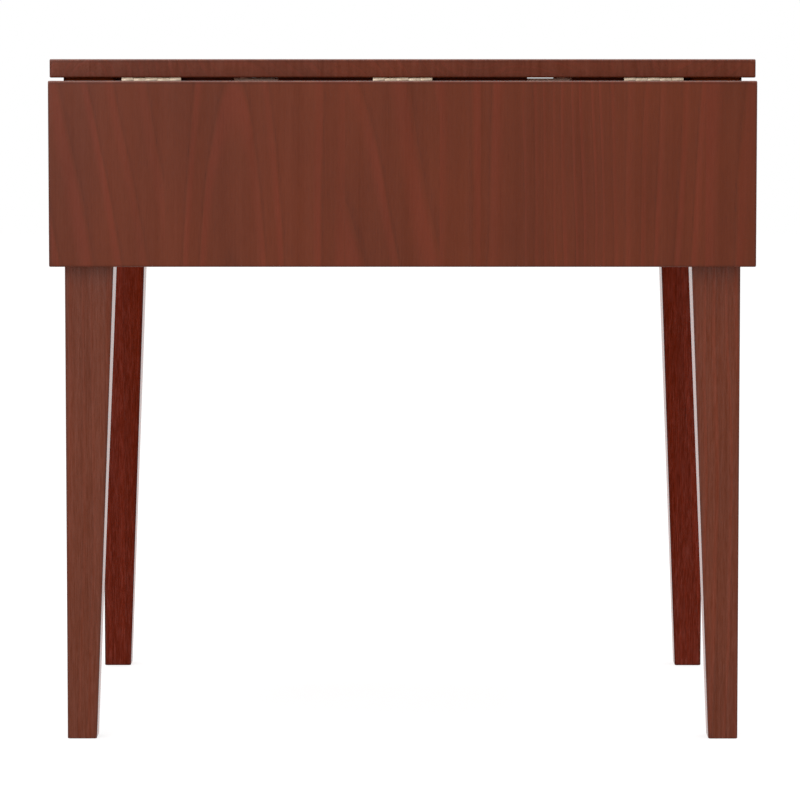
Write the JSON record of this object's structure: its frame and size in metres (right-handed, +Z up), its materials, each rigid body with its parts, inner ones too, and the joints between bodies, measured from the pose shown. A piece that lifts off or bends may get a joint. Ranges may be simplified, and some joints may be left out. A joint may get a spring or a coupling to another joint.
{
  "type": "drop-leaf dining table",
  "caption": "Wooden drop-leaf dining table with tapered square legs, hinged leaves hanging front and back, and pull-out leaf supports.",
  "frame": {"origin": "on the floor under the middle of the table", "axes": "+X to the right along the hinges, +Y to the back, +Z up"},
  "size_m": [0.762, 0.6566, 0.7415],
  "materials": {
    "table_top": "red-brown stain under satin lacquer, fine straight grain along the depth",
    "legs": "red-brown stain under satin lacquer, fine straight grain along the leg",
    "aprons": "red-brown stain under satin lacquer, grain along the apron",
    "inner_wood": "thin brown stain on planed wood, no lacquer",
    "hinges": "pale plated steel with a brushed sheen",
    "fasteners": "zinc-plated steel, dull"
  },
  "bodies": {
    "table_frame": {"top_panel": "table_top", "leg_front_left": "legs", "leg_front_right": "legs", "leg_back_left": "legs", "leg_back_right": "legs", "apron_front": "aprons", "apron_back": "aprons", "apron_left": "aprons", "apron_right": "aprons", "corner_block_front_left": "inner_wood", "corner_block_front_right": "inner_wood", "corner_block_back_left": "inner_wood", "corner_block_back_right": "inner_wood", "hanger_bolts": "fasteners", "bolt_washers": "fasteners", "bolt_nuts": "fasteners", "block_screws": "fasteners", "top_screws": "fasteners", "guide_front_left": "inner_wood", "guide_front_right": "inner_wood", "guide_back_left": "inner_wood", "guide_back_right": "inner_wood", "guide_screws": "fasteners", "top_flap_front_left": "hinges", "top_flap_front_middle": "hinges", "top_flap_front_right": "hinges", "top_flap_back_left": "hinges", "top_flap_back_middle": "hinges", "top_flap_back_right": "hinges", "hinge_pins": "hinges", "top_flap_screws": "hinges"},
    "leaf_front": {"front_leaf": "table_top", "leaf_flap_front_left": "hinges", "leaf_flap_front_middle": "hinges", "leaf_flap_front_right": "hinges", "front_leaf_screws": "hinges"},
    "leaf_back": {"back_leaf": "table_top", "leaf_flap_back_left": "hinges", "leaf_flap_back_middle": "hinges", "leaf_flap_back_right": "hinges", "back_leaf_screws": "hinges"},
    "slide_front_left": {"support_front_left": "inner_wood", "peg_front_left": "inner_wood"},
    "slide_front_right": {"support_front_right": "inner_wood", "peg_front_right": "inner_wood"},
    "slide_back_left": {"support_back_left": "inner_wood", "peg_back_left": "inner_wood"},
    "slide_back_right": {"support_back_right": "inner_wood", "peg_back_right": "inner_wood"}
  },
  "joints": [
    {"name": "front_leaf_hinge", "type": "hinge", "parent": "table_frame", "child": "leaf_front", "pos_m": [0, -0.3055, 0.7187], "axis": [-1, 0, 0], "range_deg": [0, 90]},
    {"name": "back_leaf_hinge", "type": "hinge", "parent": "table_frame", "child": "leaf_back", "pos_m": [0, 0.3055, 0.7187], "axis": [1, 0, 0], "range_deg": [0, 90]},
    {"name": "support_front_left_slide", "type": "slide", "parent": "table_frame", "child": "slide_front_left", "axis": [0, -1, 0], "range_m": [0, 0.0188]},
    {"name": "support_front_right_slide", "type": "slide", "parent": "table_frame", "child": "slide_front_right", "axis": [0, -1, 0], "range_m": [0, 0.0188]},
    {"name": "support_back_left_slide", "type": "slide", "parent": "table_frame", "child": "slide_back_left", "axis": [0, 1, 0], "range_m": [0, 0.0188]},
    {"name": "support_back_right_slide", "type": "slide", "parent": "table_frame", "child": "slide_back_right", "axis": [0, 1, 0], "range_m": [0, 0.0188]}
  ]
}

········

— Required task —
Copy the material above back out, exactly as written.

— Complete response —
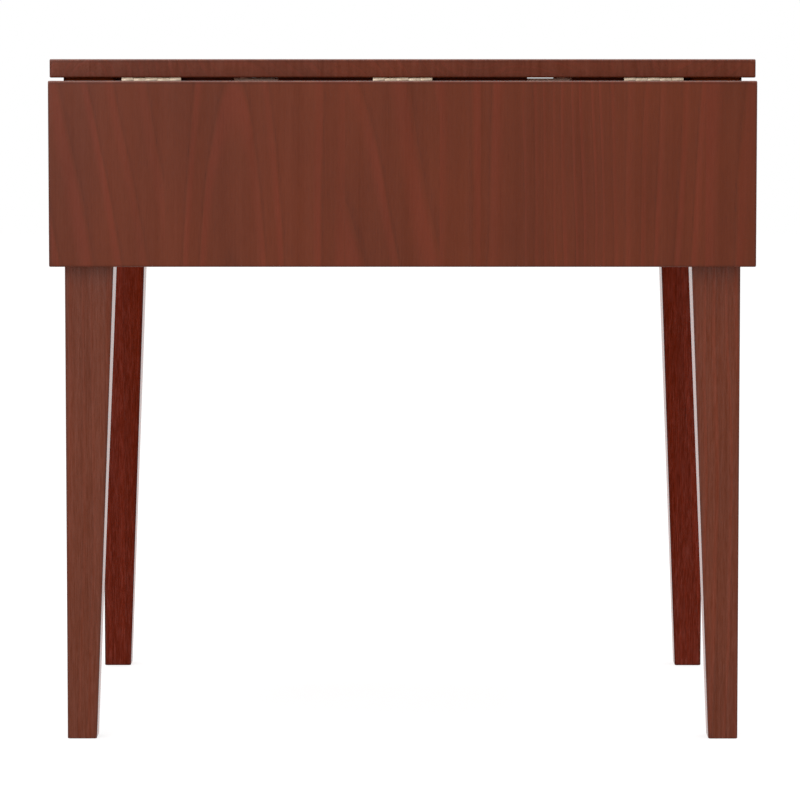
Write the JSON record of this object's structure: its frame and size in metres (right-handed, +Z up), its materials, each rigid body with its parts, inner ones too, and the joints between bodies, measured from the pose shown. A piece that lifts off or bends may get a joint. Ranges may be simplified, and some joints may be left out. A joint may get a spring or a coupling to another joint.
{
  "type": "drop-leaf dining table",
  "caption": "Wooden drop-leaf dining table with tapered square legs, hinged leaves hanging front and back, and pull-out leaf supports.",
  "frame": {"origin": "on the floor under the middle of the table", "axes": "+X to the right along the hinges, +Y to the back, +Z up"},
  "size_m": [0.762, 0.6566, 0.7415],
  "materials": {
    "table_top": "red-brown stain under satin lacquer, fine straight grain along the depth",
    "legs": "red-brown stain under satin lacquer, fine straight grain along the leg",
    "aprons": "red-brown stain under satin lacquer, grain along the apron",
    "inner_wood": "thin brown stain on planed wood, no lacquer",
    "hinges": "pale plated steel with a brushed sheen",
    "fasteners": "zinc-plated steel, dull"
  },
  "bodies": {
    "table_frame": {"top_panel": "table_top", "leg_front_left": "legs", "leg_front_right": "legs", "leg_back_left": "legs", "leg_back_right": "legs", "apron_front": "aprons", "apron_back": "aprons", "apron_left": "aprons", "apron_right": "aprons", "corner_block_front_left": "inner_wood", "corner_block_front_right": "inner_wood", "corner_block_back_left": "inner_wood", "corner_block_back_right": "inner_wood", "hanger_bolts": "fasteners", "bolt_washers": "fasteners", "bolt_nuts": "fasteners", "block_screws": "fasteners", "top_screws": "fasteners", "guide_front_left": "inner_wood", "guide_front_right": "inner_wood", "guide_back_left": "inner_wood", "guide_back_right": "inner_wood", "guide_screws": "fasteners", "top_flap_front_left": "hinges", "top_flap_front_middle": "hinges", "top_flap_front_right": "hinges", "top_flap_back_left": "hinges", "top_flap_back_middle": "hinges", "top_flap_back_right": "hinges", "hinge_pins": "hinges", "top_flap_screws": "hinges"},
    "leaf_front": {"front_leaf": "table_top", "leaf_flap_front_left": "hinges", "leaf_flap_front_middle": "hinges", "leaf_flap_front_right": "hinges", "front_leaf_screws": "hinges"},
    "leaf_back": {"back_leaf": "table_top", "leaf_flap_back_left": "hinges", "leaf_flap_back_middle": "hinges", "leaf_flap_back_right": "hinges", "back_leaf_screws": "hinges"},
    "slide_front_left": {"support_front_left": "inner_wood", "peg_front_left": "inner_wood"},
    "slide_front_right": {"support_front_right": "inner_wood", "peg_front_right": "inner_wood"},
    "slide_back_left": {"support_back_left": "inner_wood", "peg_back_left": "inner_wood"},
    "slide_back_right": {"support_back_right": "inner_wood", "peg_back_right": "inner_wood"}
  },
  "joints": [
    {"name": "front_leaf_hinge", "type": "hinge", "parent": "table_frame", "child": "leaf_front", "pos_m": [0, -0.3055, 0.7187], "axis": [-1, 0, 0], "range_deg": [0, 90]},
    {"name": "back_leaf_hinge", "type": "hinge", "parent": "table_frame", "child": "leaf_back", "pos_m": [0, 0.3055, 0.7187], "axis": [1, 0, 0], "range_deg": [0, 90]},
    {"name": "support_front_left_slide", "type": "slide", "parent": "table_frame", "child": "slide_front_left", "axis": [0, -1, 0], "range_m": [0, 0.0188]},
    {"name": "support_front_right_slide", "type": "slide", "parent": "table_frame", "child": "slide_front_right", "axis": [0, -1, 0], "range_m": [0, 0.0188]},
    {"name": "support_back_left_slide", "type": "slide", "parent": "table_frame", "child": "slide_back_left", "axis": [0, 1, 0], "range_m": [0, 0.0188]},
    {"name": "support_back_right_slide", "type": "slide", "parent": "table_frame", "child": "slide_back_right", "axis": [0, 1, 0], "range_m": [0, 0.0188]}
  ]
}